In the material below, find all lines with the string "object" and copy them.

Supplied data:
========

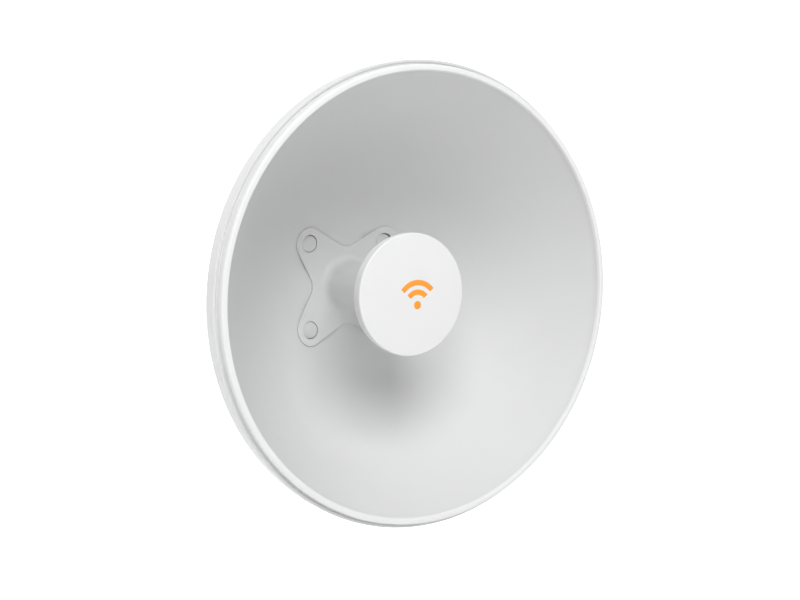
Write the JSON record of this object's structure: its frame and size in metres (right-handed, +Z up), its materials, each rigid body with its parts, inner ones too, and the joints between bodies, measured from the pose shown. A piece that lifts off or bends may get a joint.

========

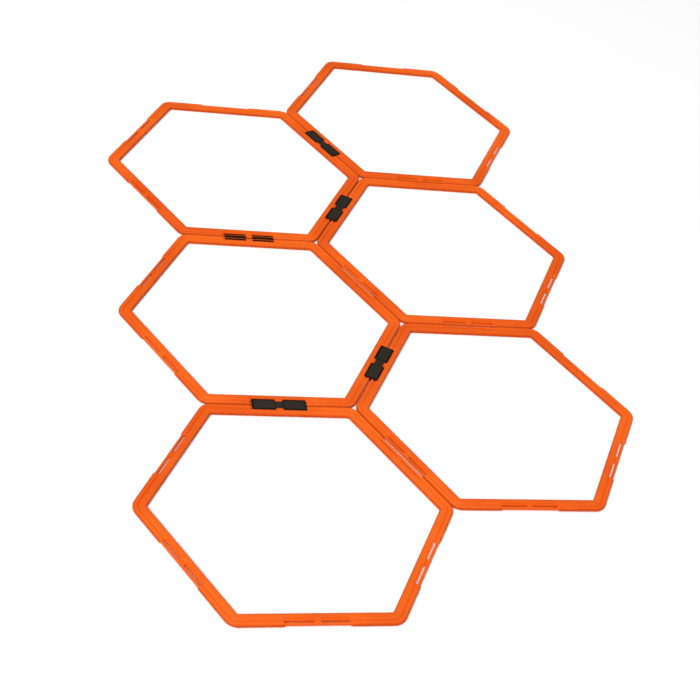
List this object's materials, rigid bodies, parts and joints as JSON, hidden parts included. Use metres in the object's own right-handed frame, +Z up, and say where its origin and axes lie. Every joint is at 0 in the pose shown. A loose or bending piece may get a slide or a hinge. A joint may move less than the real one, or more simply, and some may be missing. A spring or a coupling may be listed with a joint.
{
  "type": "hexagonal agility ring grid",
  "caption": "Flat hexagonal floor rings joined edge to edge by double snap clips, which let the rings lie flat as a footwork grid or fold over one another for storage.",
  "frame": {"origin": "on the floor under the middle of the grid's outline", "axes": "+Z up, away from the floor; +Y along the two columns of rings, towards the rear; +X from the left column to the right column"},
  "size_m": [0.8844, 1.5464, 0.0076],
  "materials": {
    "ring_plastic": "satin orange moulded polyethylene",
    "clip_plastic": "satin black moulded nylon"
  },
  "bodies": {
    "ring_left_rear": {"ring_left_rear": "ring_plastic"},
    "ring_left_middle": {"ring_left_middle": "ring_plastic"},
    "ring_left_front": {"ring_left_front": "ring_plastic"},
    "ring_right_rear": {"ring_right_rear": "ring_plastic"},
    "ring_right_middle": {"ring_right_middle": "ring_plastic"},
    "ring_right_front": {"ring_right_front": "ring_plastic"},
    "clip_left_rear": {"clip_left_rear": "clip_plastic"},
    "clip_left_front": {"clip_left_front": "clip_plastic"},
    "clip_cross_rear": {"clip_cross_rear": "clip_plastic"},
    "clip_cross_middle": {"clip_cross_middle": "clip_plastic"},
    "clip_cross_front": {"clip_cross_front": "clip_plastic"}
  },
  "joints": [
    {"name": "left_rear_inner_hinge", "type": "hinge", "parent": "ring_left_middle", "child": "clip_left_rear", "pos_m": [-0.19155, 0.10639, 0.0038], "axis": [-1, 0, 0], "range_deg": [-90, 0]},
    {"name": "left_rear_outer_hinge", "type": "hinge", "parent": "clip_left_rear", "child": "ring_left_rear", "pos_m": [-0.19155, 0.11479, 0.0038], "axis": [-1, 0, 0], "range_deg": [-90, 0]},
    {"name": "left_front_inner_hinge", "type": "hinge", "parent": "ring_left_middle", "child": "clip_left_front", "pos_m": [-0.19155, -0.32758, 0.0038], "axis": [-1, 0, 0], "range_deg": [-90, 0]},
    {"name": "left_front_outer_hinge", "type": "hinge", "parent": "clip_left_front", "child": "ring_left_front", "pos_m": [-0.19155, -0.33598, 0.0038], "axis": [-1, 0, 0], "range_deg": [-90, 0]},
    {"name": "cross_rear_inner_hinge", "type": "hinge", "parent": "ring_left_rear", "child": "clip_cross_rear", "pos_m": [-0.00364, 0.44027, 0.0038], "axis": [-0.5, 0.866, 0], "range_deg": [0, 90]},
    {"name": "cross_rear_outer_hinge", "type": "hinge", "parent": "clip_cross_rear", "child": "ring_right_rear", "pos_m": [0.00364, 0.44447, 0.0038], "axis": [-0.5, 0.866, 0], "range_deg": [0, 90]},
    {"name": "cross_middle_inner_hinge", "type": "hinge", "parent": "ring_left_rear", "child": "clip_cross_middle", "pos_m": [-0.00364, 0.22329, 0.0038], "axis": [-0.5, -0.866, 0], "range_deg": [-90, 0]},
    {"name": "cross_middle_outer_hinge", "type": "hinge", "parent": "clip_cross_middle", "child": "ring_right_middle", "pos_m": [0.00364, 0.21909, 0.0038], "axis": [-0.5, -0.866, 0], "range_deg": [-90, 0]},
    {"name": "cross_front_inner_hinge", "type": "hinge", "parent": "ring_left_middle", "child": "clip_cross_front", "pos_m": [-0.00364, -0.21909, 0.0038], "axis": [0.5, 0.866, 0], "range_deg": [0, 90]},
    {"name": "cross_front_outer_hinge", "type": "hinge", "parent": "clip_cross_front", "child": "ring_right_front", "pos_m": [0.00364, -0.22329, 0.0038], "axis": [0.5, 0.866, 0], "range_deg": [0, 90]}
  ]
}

========

Expected answer:
Write the JSON record of this object's structure: its frame and size in metres (right-handed, +Z up), its materials, each rigid body with its parts, inner ones too, and the joints between bodies, measured from the pose shown. A piece that lifts off or bends may get a joint.
List this object's materials, rigid bodies, parts and joints as JSON, hidden parts included. Use metres in the object's own right-handed frame, +Z up, and say where its origin and axes lie. Every joint is at 0 in the pose shown. A loose or bending piece may get a slide or a hinge. A joint may move less than the real one, or more simply, and some may be missing. A spring or a coupling may be listed with a joint.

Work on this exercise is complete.